Es ist nicht falsch, sich um sich selbst zu kümmern, wenn es mit dem Ziel geschieht, ein gottgefälliger Verwalter deines Geistes, Körpers und Lebens zu sein. Du sorgst für dich selbst, nicht weil es gut für dich ist, sondern weil du Gott die Ehre geben willst (vgl. 1Kor 10,31).

„Nein“ zu sagen ist liebevoll gegenüber deiner Familie, eine weise Art zu leben und es ehrt deinen Gott.
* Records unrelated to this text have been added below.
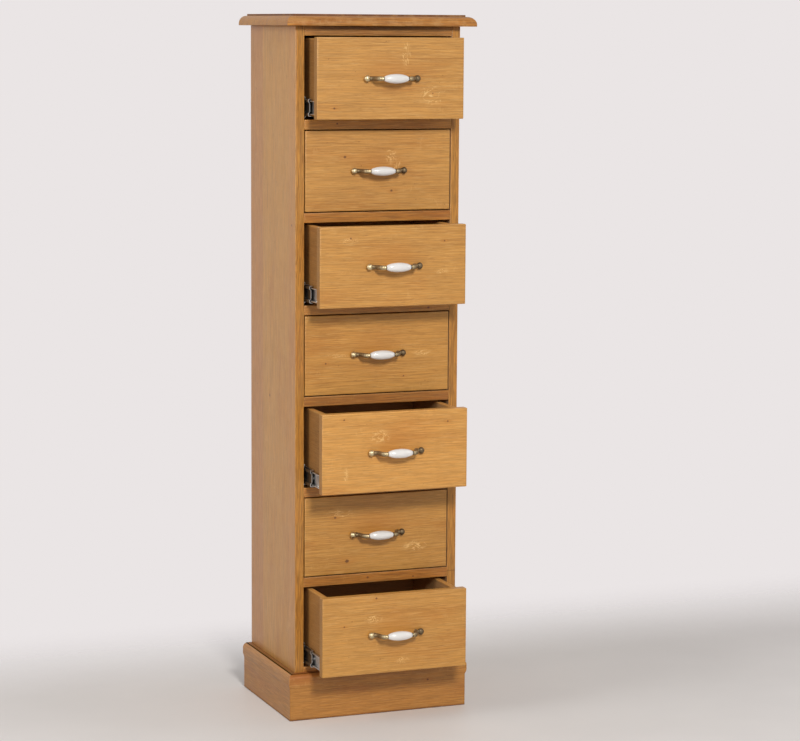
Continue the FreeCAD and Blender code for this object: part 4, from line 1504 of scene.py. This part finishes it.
runnerSizes = {  # mm; across is from the side board towards the drawer, up is from the runner's centre line
    "sheet": 1.2,
    "outer": (
        (9.8, 19.6, 0), (9.8, 22.25, 1.5), (0.6, 22.25, 1.7),
        (0.6, -22.25, 1.7), (9.8, -22.25, 1.5), (9.8, -19.6, 0),
    ),
    "middle": (
        (10.0, 18.1, 0), (3.2, 18.1, 2.3), (3.2, 12.2, 1.6), (6.2, 9.4, 1.6),
        (6.2, -9.4, 1.6), (3.2, -12.2, 1.6), (3.2, -18.1, 2.3), (10.0, -18.1, 0),
    ),
    "inner": ((5.7, 13.8, 0), (12.1, 13.8, 1.9), (12.1, -13.8, 1.9), (5.7, -13.8, 0)),
    "brightEnd": 1.5,
    "unshadedWebs": {"outer": 0.4, "middle": 0.0, "inner": 0.55},  # how much of its plain colour a member keeps between its lips, under the painted shade
    "holeRadius": 2.6,
    "outerHoles": (28, 92, 156, 222),  # from the front end
    "innerHoles": (20, 60, 124, 188, 232),
    "outerCut": (-2, 3),  # across, where the holes' cutters begin and end
    "innerCut": (10, 14),
    "outerScrews": (28, 156, 222),
    "innerScrews": (60, 124, 232),
    "space": 12.7,
    "balls": 13,  # in a row
    "ballRadius": 1.3,
    "row": 83,  # length of a cage with its balls
    "rowEnd": 10,
    "cage": (3.2, 1.0),
    "outerRow": (6.3, 20.03),
    "innerRow": (7.0, 16.10),
    "stop": ((6.9, 9.5), (0.4, 9), (-8.5, 8.5)),  # across, from the front end, and up
    "stopEasing": 0.8,
}

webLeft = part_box("side_left")[1].x  # inner face of the left side board
runnerHeights = {}
for number in drawers:
    low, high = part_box(f"drawer_{number}_runners")
    runnerHeights[number] = (low.z + high.z) / 2


# a place in a left-hand runner, from mm across, a Y in metres and mm up
def inRunner(number, across, y, up=0.0, side=-1):
    return Vector((side * (-webLeft - across * mm), y, runnerHeights[number] + up * mm))


# closed outline of bent sheet from its middle line; the last value is 1 at the sheet's two lips
def sheetOutline(corners, thickness):
    spots = [Vector(point[:2]) for point in softenOutline(corners, steps=5, closed=False)]
    last = len(spots) - 1
    near, far = [], []
    for index, spot in enumerate(spots):
        way = (spots[min(index + 1, last)] - spots[max(index - 1, 0)]).normalized()
        normal = Vector((-way.y, way.x)) * thickness
        lip = 1.0 if index in (0, last) else 0.0
        near.append((*(spot + normal * 0.5), lip))
        far.append((*(spot - normal * 0.5), lip))
    return near + far[::-1]


# left-hand runner member between two boxed ends: kind is outer, middle or inner. Its lips
# and ends are always bright, and painted shade darkens the webs between them
def makeMember(number, kind, ends, sizes):
    bm = bmesh.new()
    bright = bm.verts.layers.float.new("lip")
    unshaded = sizes["unshadedWebs"][kind]
    outline = sheetOutline(sizes[kind], sizes["sheet"])
    front, rear = (corner.y for corner in ends)
    inset = sizes["brightEnd"] * mm
    rings = []
    for y, end in ((front, 1.0), (front + inset, 0.0), (rear - inset, 0.0), (rear, 1.0)):
        ring = [bm.verts.new(inRunner(number, across, y, up)) for across, up, lip in outline]
        for vert, (across, up, lip) in zip(ring, outline):
            vert[bright] = max(lip, end, unshaded)
        rings.append(ring)
    closeTube(bm, rings)
    work = makePiece(bm, f"{kind}Work{number}", runnerZinc)
    holes = sizes.get(f"{kind}Holes")
    if not holes:
        return work
    cutter = bmesh.new()
    turned = Matrix.Rotation(math.radians(90), 4, "Y")
    start, stop = sizes[f"{kind}Cut"]
    radius = sizes["holeRadius"] * mm
    for hole in holes:
        spot = inRunner(number, (start + stop) / 2, front + hole * mm)
        bmesh.ops.create_cone(
            cutter, cap_ends=True, segments=20, radius1=radius, radius2=radius, depth=(stop - start) * mm,
            matrix=Matrix.Translation(spot) @ turned,
        )
    piece = cutOut(work, makePiece(cutter, f"{kind}Cutter", runnerZinc), f"{kind}{number}")
    for point in piece.data.attributes["lip"].data:  # the holes' own points start at 0
        point.value = max(point.value, unshaded)
    return piece


# left-hand pieces and their twins across X = 0 in one mesh
def bothHands(pieces, name):
    bm = bmesh.new()
    for piece in pieces:
        bm.from_mesh(piece.data)
    material = pieces[0].data.materials[0]
    for piece in pieces:
        bpy.data.objects.remove(piece)
    twins = bmesh.ops.duplicate(bm, geom=bm.verts[:] + bm.edges[:] + bm.faces[:])["geom"]
    verts = [item for item in twins if isinstance(item, bmesh.types.BMVert)]
    faces = [item for item in twins if isinstance(item, bmesh.types.BMFace)]
    bmesh.ops.scale(bm, vec=(-1, 1, 1), verts=verts)
    bmesh.ops.reverse_faces(bm, faces=faces)
    return meshPiece(bm, name, material, sharp=40)


def makeRunners(sizes):
    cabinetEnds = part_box("cabinet_runners")
    outers = []
    for number in drawers:
        outers.append(makeMember(number, "outer", cabinetEnds, sizes))
        node = f"drawer_{number}_slides"
        middle = bothHands([makeMember(number, "middle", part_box(node), sizes)], f"middleMembers_{number}")
        handOver(middle, f"drawer_{number}_slides", "zinc_steel", node)
        node = f"drawer_{number}_runners"
        inner = bothHands([makeMember(number, "inner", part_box(node), sizes)], f"innerMembers_{number}")
        handOver(inner, f"drawer_{number}", "zinc_steel", node)
    handOver(bothHands(outers, "outerMembers"), "carcase", "zinc_steel", "cabinet_runners")


makeRunners(runnerSizes)


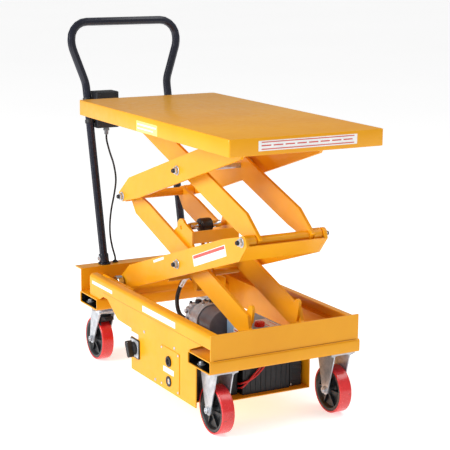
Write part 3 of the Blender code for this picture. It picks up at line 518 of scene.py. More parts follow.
# --- Pivots ---
def make_pivots():
    """Turned shafts with washers, chamfered nuts and threaded tips in place of the plain ones."""
    outer = ARM_FACE_Y
    sets = (("base_pivot_shaft", "base", FIXED_X, LEVELS[0], 0.1075, 0.0125),
            ("lower_centre_shaft", "lower_inner", CENTRE_X, LEVELS[1], outer, 0.0190),
            ("left_joint_shaft", "lower_inner", SLIDING_X, LEVELS[2], outer, 0.0190),
            ("right_joint_shaft", "lower_outer", FIXED_X, LEVELS[2], outer, 0.0190),
            ("upper_centre_shaft", "upper_inner", CENTRE_X, LEVELS[3], outer, 0.0190),
            ("table_pivot_shaft", "platform", FIXED_X, LEVELS[4], 0.1492, 0.0190))
    for node, body, x, z, half, tip in sets:
        work = bmesh.new()
        shaft = [(0, -half), (SHAFT_RADIUS, -half), (SHAFT_RADIUS, half), (0, half)]
        add_lathe(work, shaft, P(x, 0, z), (0, 1, 0), 28)
        for _, side in SIDES:
            place = P(x, side * half, z)
            axis = (0, side, 0)
            add_lathe(work, [(0, 0.0005), (0.0145, 0.0005), (0.0152, 0.0009), (0.0152, 0.0021), (0.0145, 0.0026),
                             (0, 0.0026)], place, axis, 32)
            add_hex(work, place + Vector(axis) * 0.0026, axis, 0.0205, 0.0090, 0.3 * side + x, 0.13)
        piece = add(f"{node}_turned", to_mesh(work), "zinc", body)
        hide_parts(node)
        thread = [(0, 0.004), *thread_profile(0.0072, 0.006, tip), (0, tip)]
        build(f"{node}_thread", "dark_metal_and_shade", body,
              *((add_lathe, thread, P(x, side * half, z), (0, side, 0), 24) for _, side in SIDES))


def make_hub_collars():
    """Collars and spacers that keep the arms apart at the pivots."""
    def spacer(name, x, z, y0, y1, radius, body, look="paint"):
        sleeve = [(0.0086, y0), (radius - 0.0012, y0), (radius, y0 + 0.0012), (radius, y1 - 0.0012),
                  (radius - 0.0012, y1), (0.0086, y1)]
        build(name, look, body, *((add_lathe, sleeve, P(x, 0, z), (0, side, 0), 40) for _, side in SIDES))

    spacer("right_joint_collar", FIXED_X, LEVELS[2], 0.0978, 0.1265, 0.0190, "upper_inner")
    spacer("left_joint_collar", SLIDING_X, LEVELS[2], 0.0978, 0.1265, 0.0190, "lower_inner")
    spacer("lower_centre_spacer", CENTRE_X, LEVELS[1], 0.0952, 0.1270, 0.0150, "lower_inner", "zinc")
    spacer("upper_centre_spacer", CENTRE_X, LEVELS[3], 0.0952, 0.1270, 0.0150, "upper_inner", "zinc")
    spacer("table_pivot_spacer", FIXED_X, LEVELS[4], 0.1382, 0.1406, 0.0140, "platform", "zinc")
    spacer("base_roller_washer", SLIDING_X, LEVELS[0], 0.1380, 0.1414, 0.0130, "lower_outer", "zinc")


make_pivots()
make_hub_collars()


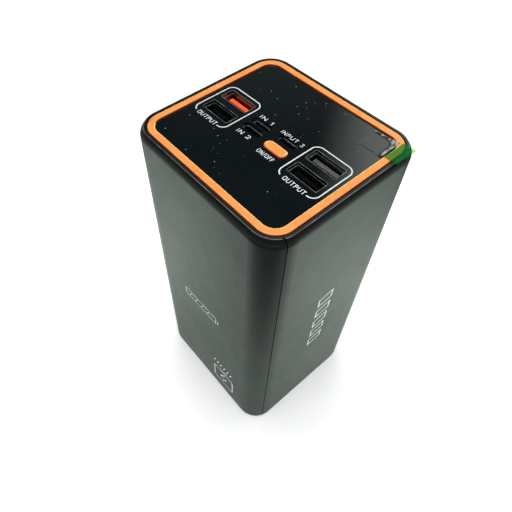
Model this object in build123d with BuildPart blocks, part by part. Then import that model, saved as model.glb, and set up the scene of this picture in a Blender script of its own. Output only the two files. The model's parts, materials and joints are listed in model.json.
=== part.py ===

„Nein“ sagen zur Ehre Gottes

Die Ausnahmen zu diesen Prinzipien und Warnungen sind Suizidfälle oder ähnlich kritische Situationen, wie z.B. wenn ein Ratsuchender vergewaltigt wird und dich unmittelbar danach aus der Notaufnahme des Krankenhauses anruft. Es gibt einige Dinge, für die du deine Familienzeit unterbrechen und an die Seite eines geplagten Gläubigen eilen musst. Aber das sind die Ausnahmen, nicht die Regel. Die meisten Dinge, mit denen ich mich in der Seelsorge befasse (und ich befasse mich mit einer Menge harter Dinge), können warten, bis ich meine Kinder ins Bett gebracht habe oder bis ich am nächsten Tag im Büro bin.

Seelsorger, die über einen langen Zeitraum – 20, 30 oder 40 Jahre – durchhalten, haben gelernt, „Nein“ zu sagen. „Nein“ zu sagen ist schwer und unbequem, aber es ist überlebenswichtig.
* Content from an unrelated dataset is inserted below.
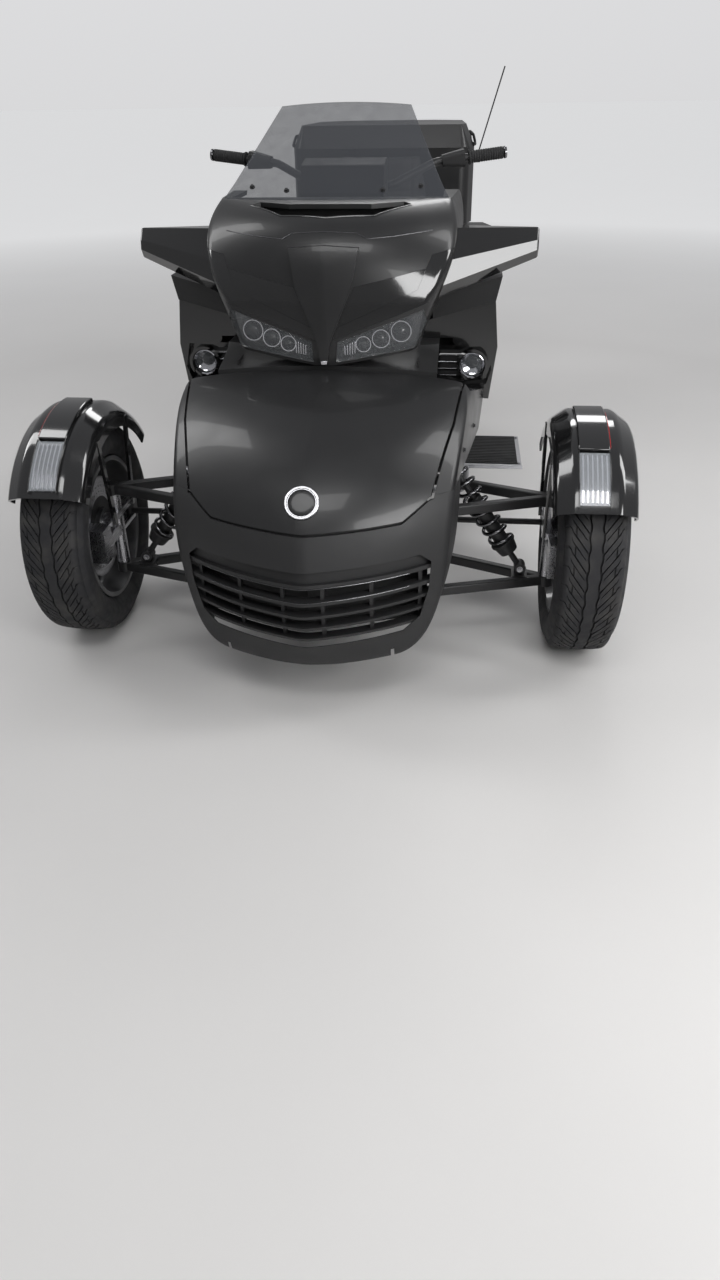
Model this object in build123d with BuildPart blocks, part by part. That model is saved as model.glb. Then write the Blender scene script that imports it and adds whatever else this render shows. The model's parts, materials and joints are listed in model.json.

Bist du bereit, „Nein“ zu sagen? Kannst du den Mini-Messias töten, der in dir wütet? Kannst du deine Zeit mit der Familie schützen? Kannst du dich um dich selbst kümmern, anstatt dich in den Boden zu stampfen? „Nein“ zu sagen ist nicht einfach, aber es ist liebevoll gegenüber deiner Familie, eine weise Art zu leben und es ehrt deinen Gott.

Zum Nachdenken

  • Bist du ein Mini-Messias? Wenn ja, was willst du dagegen unternehmen?
  • Was würde es für dich bedeuten, Grenzen in deinem Leben zu setzen, besonders um die Zeit mit deiner Familie zu schützen?
  • Wenn du verheiratet bist, haben dein Ehepartner oder deine Kinder jemals ihren Unmut über deine Arbeit geäußert? Wenn ja, was muss sich ändern?
  • Suchst du nach Rechenschaft für deine Arbeit?